The very difficult questions of the situation of all those from other parts of the Soviet Union that had been sent to these three republics in order to change their demography had to be handled.
Their economies had to very quickly turn from total Soviet dependence to something that could actually work. And the three countries had to be put on a secure path to Atlantic and European integration.
Our new neighbours were fortunate to have leaders of principle, who - with the words of Vaclav Havel - dared to dream the seemingly impossible to make the seemingly impossible become true.
They had the support of friends abroad, here in Stockholm as well as elsewhere.
And crucially we were fortunate that the early years of these efforts were years still dominated by those political forces in Russia that had recognized independence in September 1991.
But there were of course periods when we feared that this would change, in which there would have been very real and very obvious dangers for the three newly reestablished independent nations.
They were still fragile. They were still not anchored in the instiututions and structures of the West.
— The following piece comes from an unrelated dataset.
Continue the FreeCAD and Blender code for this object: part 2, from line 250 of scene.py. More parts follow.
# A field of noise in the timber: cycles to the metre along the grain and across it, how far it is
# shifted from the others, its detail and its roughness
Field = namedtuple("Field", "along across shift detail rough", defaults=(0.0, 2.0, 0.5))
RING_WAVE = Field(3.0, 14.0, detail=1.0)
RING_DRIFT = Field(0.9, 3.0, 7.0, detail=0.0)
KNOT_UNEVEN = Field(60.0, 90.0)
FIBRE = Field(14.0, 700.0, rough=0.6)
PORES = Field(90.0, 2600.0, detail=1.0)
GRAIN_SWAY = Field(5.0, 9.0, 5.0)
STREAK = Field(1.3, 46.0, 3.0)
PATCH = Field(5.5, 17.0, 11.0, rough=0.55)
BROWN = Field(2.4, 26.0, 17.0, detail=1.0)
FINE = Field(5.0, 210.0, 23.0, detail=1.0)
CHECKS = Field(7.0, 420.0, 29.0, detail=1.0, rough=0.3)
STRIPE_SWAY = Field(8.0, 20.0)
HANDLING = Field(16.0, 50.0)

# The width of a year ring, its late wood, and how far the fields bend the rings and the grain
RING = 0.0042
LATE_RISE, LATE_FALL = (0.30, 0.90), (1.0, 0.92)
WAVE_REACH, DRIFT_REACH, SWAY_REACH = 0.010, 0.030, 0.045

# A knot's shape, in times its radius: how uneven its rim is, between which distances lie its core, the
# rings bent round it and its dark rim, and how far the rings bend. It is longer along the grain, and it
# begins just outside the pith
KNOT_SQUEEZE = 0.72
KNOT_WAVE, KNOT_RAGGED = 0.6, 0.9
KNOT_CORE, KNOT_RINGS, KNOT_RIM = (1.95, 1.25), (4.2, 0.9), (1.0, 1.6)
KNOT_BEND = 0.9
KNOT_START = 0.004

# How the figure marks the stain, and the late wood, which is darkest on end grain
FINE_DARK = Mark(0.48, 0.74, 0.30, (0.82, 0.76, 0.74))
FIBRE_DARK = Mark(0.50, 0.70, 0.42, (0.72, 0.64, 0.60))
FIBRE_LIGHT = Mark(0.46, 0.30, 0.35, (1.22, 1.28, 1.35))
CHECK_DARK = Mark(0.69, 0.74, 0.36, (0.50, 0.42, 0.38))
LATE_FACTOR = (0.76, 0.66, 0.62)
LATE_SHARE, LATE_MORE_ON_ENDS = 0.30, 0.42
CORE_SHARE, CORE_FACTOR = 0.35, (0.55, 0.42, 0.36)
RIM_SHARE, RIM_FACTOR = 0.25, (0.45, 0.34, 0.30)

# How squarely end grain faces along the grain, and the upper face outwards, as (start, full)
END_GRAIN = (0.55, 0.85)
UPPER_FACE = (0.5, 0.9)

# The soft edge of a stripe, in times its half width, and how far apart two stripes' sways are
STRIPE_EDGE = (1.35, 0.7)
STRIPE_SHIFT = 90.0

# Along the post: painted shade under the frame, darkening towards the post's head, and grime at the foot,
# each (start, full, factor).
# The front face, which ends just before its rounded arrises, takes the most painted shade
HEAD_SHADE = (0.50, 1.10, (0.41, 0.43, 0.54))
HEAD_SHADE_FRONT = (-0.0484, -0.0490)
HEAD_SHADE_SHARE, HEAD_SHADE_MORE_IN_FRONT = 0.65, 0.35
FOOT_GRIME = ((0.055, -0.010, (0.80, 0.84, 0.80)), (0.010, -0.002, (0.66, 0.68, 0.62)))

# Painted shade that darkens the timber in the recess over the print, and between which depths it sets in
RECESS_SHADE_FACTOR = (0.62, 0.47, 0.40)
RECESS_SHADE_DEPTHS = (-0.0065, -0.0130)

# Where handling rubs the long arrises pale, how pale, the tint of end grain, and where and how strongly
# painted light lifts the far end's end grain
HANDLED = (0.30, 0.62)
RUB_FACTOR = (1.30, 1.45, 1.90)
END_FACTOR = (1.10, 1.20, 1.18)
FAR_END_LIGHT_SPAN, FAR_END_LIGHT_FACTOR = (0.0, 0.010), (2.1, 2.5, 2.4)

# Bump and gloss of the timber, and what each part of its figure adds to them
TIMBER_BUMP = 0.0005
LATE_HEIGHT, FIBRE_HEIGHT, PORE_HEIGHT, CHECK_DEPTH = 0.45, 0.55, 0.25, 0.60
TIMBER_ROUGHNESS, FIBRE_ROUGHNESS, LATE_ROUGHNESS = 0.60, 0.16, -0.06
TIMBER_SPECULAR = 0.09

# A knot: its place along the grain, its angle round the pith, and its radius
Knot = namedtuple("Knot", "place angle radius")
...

Two decades later the three Baltic states have performed far better than any other part of the former Soviet Union. In spite of the severity of the financial crisis of the last few years they have become models of economic reform and financial stability.
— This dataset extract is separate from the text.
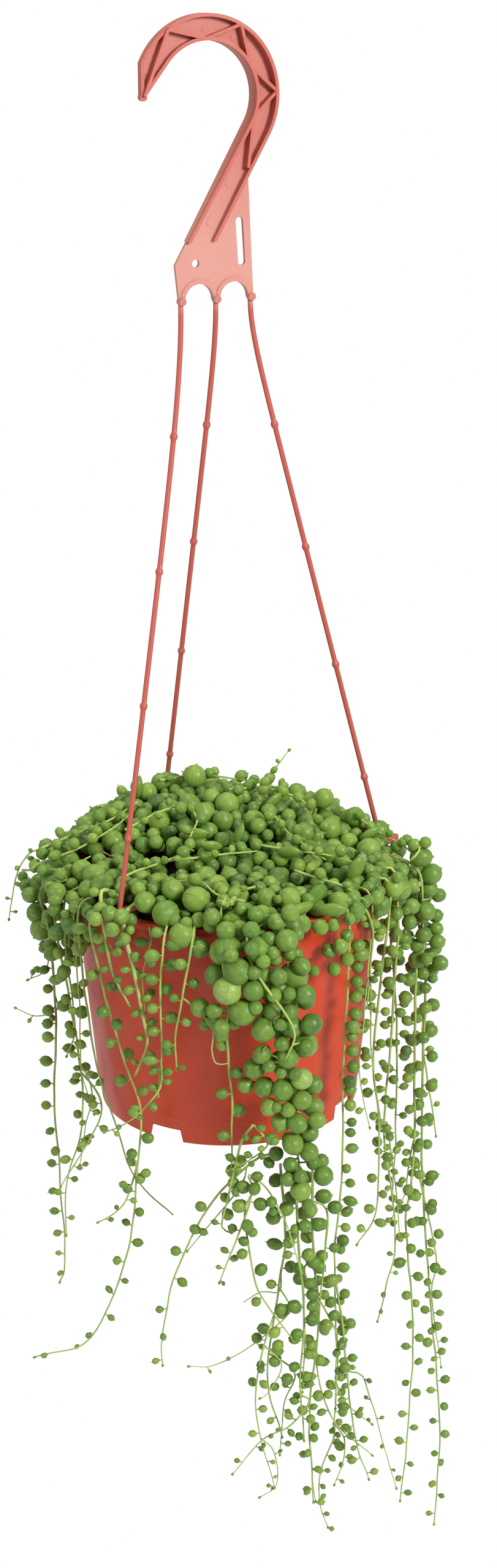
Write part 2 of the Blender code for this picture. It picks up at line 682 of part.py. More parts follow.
def polyline(name, points, radii, depth):
    """A round solid along points, as a curve turned into a welded mesh."""
    curve = bpy.data.curves.new(name, "CURVE")
    curve.dimensions = "3D"
    curve.bevel_depth = depth
    curve.bevel_resolution = 2
    curve.use_fill_caps = True
    spline = curve.splines.new("POLY")
    spline.points.add(len(points) - 1)
    for knot, point, radius in zip(spline.points, points, radii):
        knot.co = (*point, 1.0)
        knot.radius = radius
    carrier = bpy.data.objects.new(f"{name}_line", curve)
    mesh = bpy.data.meshes.new_from_object(carrier)
    bpy.data.objects.remove(carrier, do_unlink=True)
    mesh.name = name
    bm = bmesh.new()
    bm.from_mesh(mesh)
    bmesh.ops.remove_doubles(bm, verts=bm.verts, dist=1e-6)
    bmesh.ops.triangulate(bm, faces=bm.faces)
    bmesh.ops.recalc_face_normals(bm, faces=bm.faces)
    bm.to_mesh(mesh)
    bm.free()
    return mesh


def strand_head(index):
    """Where a strand leaves the plate."""
    across = index * STRAND_SPACING
    return Vector((
        across * math.cos(HOOK_TURN) - WEB_PLANE * math.sin(HOOK_TURN),
        across * math.sin(HOOK_TURN) + WEB_PLANE * math.cos(HOOK_TURN),
        PLATE_FOOT - LEG_LENGTH - JOINT_GAP,
    ))


def strand_foot(turn):
    """Where a strand meets the top of its clip."""
    reach = LIP_RADIUS + CLIP_CLEARANCE + CLIP_THICKNESS / 2
    return Vector((reach * math.cos(turn), reach * math.sin(turn), CLIP_THICKNESS - RIM_DROP))


def eased(share, bend):
    """How far a strand has swung out at a share of its drop: straight at first."""
    full = 1 - bend * (1 - math.exp(-1 / bend))
    return (share - bend * (1 - math.exp(-share / bend))) / full


def strand_line(index, turn, bend):
    """Points and swellings of one strand, which bulges at each moulded bump."""
    head = strand_head(index)
    foot = strand_foot(turn)
    drop = head.z - foot.z
    shares = [(i / STRAND_STEPS, 1.0) for i in range(STRAND_STEPS + 1)]
    for n in range(1, BUMP_COUNT + 1):
        middle = (n * BUMP_SPACING - LEG_LENGTH) / drop
        if middle + BUMP_LENGTH / drop < 1.0:
            shares = [s for s in shares if abs(s[0] - middle) > BUMP_LENGTH / drop]
            half = BUMP_LENGTH / 2 / drop
            shares += [(middle - half, 1.0), (middle, BUMP_SWELL), (middle + half, 1.0)]
    shares.sort()
    points = []
    for share, _ in shares:
        out = eased(share, bend)
        points.append(Vector((head.x + (foot.x - head.x) * out,
                              head.y + (foot.y - head.y) * out, head.z - drop * share)))
    return points, [swell for _, swell in shares]


def clip_inner_reach():
    """The outside of a clip's inner leg, clear of the pot's wall."""
    return COLLAR_TOP_RADIUS - POT_WALL - 2 * CLIP_CLEARANCE


def clip_blocks(label, turn, cutters):
    """The clip at a strand's foot: outer leg, bridge over the rim, inner leg, tongue."""
    outer_leg = LIP_RADIUS + CLIP_CLEARANCE
    inner_leg = clip_inner_reach()
    bridge_low = CLIP_CLEARANCE
    bridge_high = CLIP_CLEARANCE + CLIP_THICKNESS
    reach = outer_leg + CLIP_THICKNESS
    tongue = reach + CLIP_TONGUE_REACH
    spans = {
        "leg": (outer_leg, reach, -CLIP_LEG_DROP, bridge_high - CLIP_STEP),
        "bridge": (inner_leg - CLIP_THICKNESS, reach - CLIP_STEP, bridge_low, bridge_high),
        "hook": (inner_leg - CLIP_THICKNESS + CLIP_STEP, inner_leg, -CLIP_INNER_DROP,
                 bridge_high - 2 * CLIP_STEP),
        "tongue": (outer_leg + 2 * CLIP_STEP, tongue, bridge_low + CLIP_STEP, bridge_high + 3 * CLIP_STEP),
    }
    found = []
    for part, (low, high, bottom, top) in spans.items():
        width = CLIP_WIDTH if part == "tongue" else CLIP_WIDTH - CLIP_STEP * (5 + len(found))
        name = f"clip_{part}_{label}"
        block = helper(name, box_mesh(name, (high - low, width, top - bottom)), cutters)
        middle = (low + high) / 2
        block.location = (middle * math.cos(turn), middle * math.sin(turn),
                          (top + bottom) / 2 - RIM_DROP)
        block.rotation_euler = (0.0, 0.0, turn)
        found.append(block)
    return found


def build_strand(index, label, turn, parts, cutters, material):
    """One strand of the hanger with its bumps and its clip."""
    name = f"hanger_strand_{label}"
    points, swells = strand_line(index, turn, strand_bends()[label])
    mesh = polyline(name, points, swells, STRAND_DIAMETER / 2)
    strand = new_object(name, mesh, parts, None, material)
    for block in clip_blocks(label, turn, cutters):
        boolean(strand, block, "UNION")
    smooth(strand)
    return strand


def beside_rim(point):
    """A drawn point in metres, moved out or in with the rim."""
    x, y, z = (value * MM for value in point)
    drawn = math.hypot(x, y)
    share = (drawn + LIP_RADIUS - DRAWN_RIM_RADIUS) / drawn
    return Vector((x * share, y * share, z))


def resampled(points, pitch):
    """Points at an even pitch along a route, and the route's last point."""
    route = [beside_rim(point) for point in points]
    found = [route[0]]
    left = pitch
    for one, two in zip(route, route[1:]):
        length = (two - one).length
        done = left
        while done < length:
            found.append(one.lerp(two, done / length))
            done += pitch
        left = done - length
    if (found[-1] - route[-1]).length < pitch / 2:
        found.pop()
    return found + [route[-1]]


def build_trail(name, girth, points, parts, frame, material):
    """One trailing stem with its pearls as a lumpy string that thins to its tip."""
    line = resampled(points, TRAIL_SEGMENT)
    radii = []
    for i in range(len(line)):
        thinned = 1.0 - TRAIL_THINNING * i / (len(line) - 1)
        radii.append(thinned * (1.0 if i % 2 else TRAIL_NECK))
    mesh = polyline(name, line, radii, girth * MM)
    trail = new_object(name, mesh, parts, frame, material)
    smooth(trail)
    return trail


def build_cluster(name, place, half_sizes, parts, frame, material):
    """A closed lump that stands for a bunch of big pearls."""
    bm = bmesh.new()
    bmesh.ops.create_icosphere(bm, subdivisions=2, radius=1.0)
    for i, vert in enumerate(bm.verts):
        vert.co *= 1.0 - CLUSTER_DIMPLE * (i % 3)
    bmesh.ops.scale(bm, vec=[half * MM for half in half_sizes], verts=bm.verts)
    cluster = new_object(name, mesh_of(name, bm), parts, frame, material)
    cluster.location = beside_rim(place)
    smooth(cluster)
    return cluster


def main():
    """Build every part of the hanging plant."""
    remove_objects()
    parts = make_collection("potted_string_of_pearls", bpy.context.scene.collection)
    cutters = make_collection("cutters", bpy.context.scene.collection)
    cutters.hide_render = True
    rim = frame_empty("rim_plane", parts, height=-RIM_DROP)
    hanger = frame_empty("hanger_plane", parts, turn=HOOK_TURN)
    build_pot(parts, cutters, rim, pot_plastic())
    build_mix(parts, rim, potting_mix_material())
    moulding = hanger_plastic()
    build_hook(parts, cutters, hanger, moulding)
    for index, (label, turn) in zip((-1, 0, 1), clip_turns().items()):
        build_strand(index, label, turn, parts, cutters, moulding)
    build_crown(parts, cutters, rim, crown_green())
    for name, (place, half_sizes) in CLUSTERS.items():
        build_cluster(name, place, half_sizes, parts, rim, cluster_green())
    for name, (girth, points) in TRAILS.items():
        build_trail(name, girth, points, parts, rim, stem_green())


if __name__ == "__main__":
    main()
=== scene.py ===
"""Potted string of pearls: hanging pot, one-piece hanger, potting mix and plant.

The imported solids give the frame. Every visible piece is modelled here in
metres in that frame and dressed with its own procedural finish. Tables of
routes and pearls are in millimetres from the middle of the pot's rim.
"""

import json
import logging
import random
from dataclasses import dataclass, field
from enum import Enum
from math import cos, exp, hypot, pi, radians, sin, sqrt

import bmesh
import bpy
import numpy as np
from mathutils import Matrix, Vector, noise

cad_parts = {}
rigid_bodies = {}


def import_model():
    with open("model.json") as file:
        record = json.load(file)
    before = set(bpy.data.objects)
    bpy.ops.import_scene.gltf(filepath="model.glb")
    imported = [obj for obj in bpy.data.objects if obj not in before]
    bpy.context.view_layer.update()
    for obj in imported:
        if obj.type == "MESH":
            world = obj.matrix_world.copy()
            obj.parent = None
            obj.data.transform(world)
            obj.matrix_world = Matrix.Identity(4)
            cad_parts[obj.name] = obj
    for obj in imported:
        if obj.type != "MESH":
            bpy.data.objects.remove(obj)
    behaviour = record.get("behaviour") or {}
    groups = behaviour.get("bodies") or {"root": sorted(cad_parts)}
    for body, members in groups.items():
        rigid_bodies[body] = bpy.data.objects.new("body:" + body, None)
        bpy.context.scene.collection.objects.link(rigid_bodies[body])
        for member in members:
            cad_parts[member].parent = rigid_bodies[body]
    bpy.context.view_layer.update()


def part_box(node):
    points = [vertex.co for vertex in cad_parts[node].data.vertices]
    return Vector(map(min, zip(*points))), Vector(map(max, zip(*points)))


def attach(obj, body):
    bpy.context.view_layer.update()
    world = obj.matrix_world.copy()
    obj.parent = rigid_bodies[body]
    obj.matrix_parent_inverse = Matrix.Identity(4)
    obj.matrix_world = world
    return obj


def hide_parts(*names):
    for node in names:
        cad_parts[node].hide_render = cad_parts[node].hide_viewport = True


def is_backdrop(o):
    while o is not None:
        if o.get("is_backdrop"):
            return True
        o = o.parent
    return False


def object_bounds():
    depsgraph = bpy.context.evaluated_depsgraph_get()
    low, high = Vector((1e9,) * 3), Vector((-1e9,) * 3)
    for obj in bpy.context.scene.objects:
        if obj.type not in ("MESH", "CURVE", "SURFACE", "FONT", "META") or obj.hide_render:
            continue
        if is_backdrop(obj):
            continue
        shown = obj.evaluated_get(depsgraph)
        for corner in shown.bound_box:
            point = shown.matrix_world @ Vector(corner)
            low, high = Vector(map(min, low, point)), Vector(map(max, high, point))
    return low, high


LOG = logging.getLogger("pearls")
MM = 0.001
BODY = "root"
NOISE_SEED = 7

Pair = tuple[float, float]
Point = tuple[float, float, float]
Colour = tuple[float, float, float]
Ball = tuple[float, float, float, float]
Node = bpy.types.Node
NodeTree = bpy.types.NodeTree
Socket = bpy.types.NodeSocket
Material = bpy.types.Material
Mesh = bpy.types.Mesh
Object = bpy.types.Object
BMesh = bmesh.types.BMesh
Dice = random.Random


# Finishes.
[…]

These very days Europe is often associated with weakness and problems as states struggle with their deficits and their debts.
But today we have the possibility to broaden the perspective. And then we can see that the last 20 years have provided us with an immense European success story.
Media are reporting that rating agencies are contemplating to upgrade Estonia - a country that recently joined the Euro and knows virtually nothing of debts and deficits. And in the debates we see Latvia mentioned as a country that has demonstrated that even the most difficult of financial issues can be handled.
There were few who on 15 august 1991 believed that Estonia, Latvia and Lithuania 20 years later would be were they are today: They clearly belong to the successful of Europe - and perhaps in paricular to the success of the North of Europe.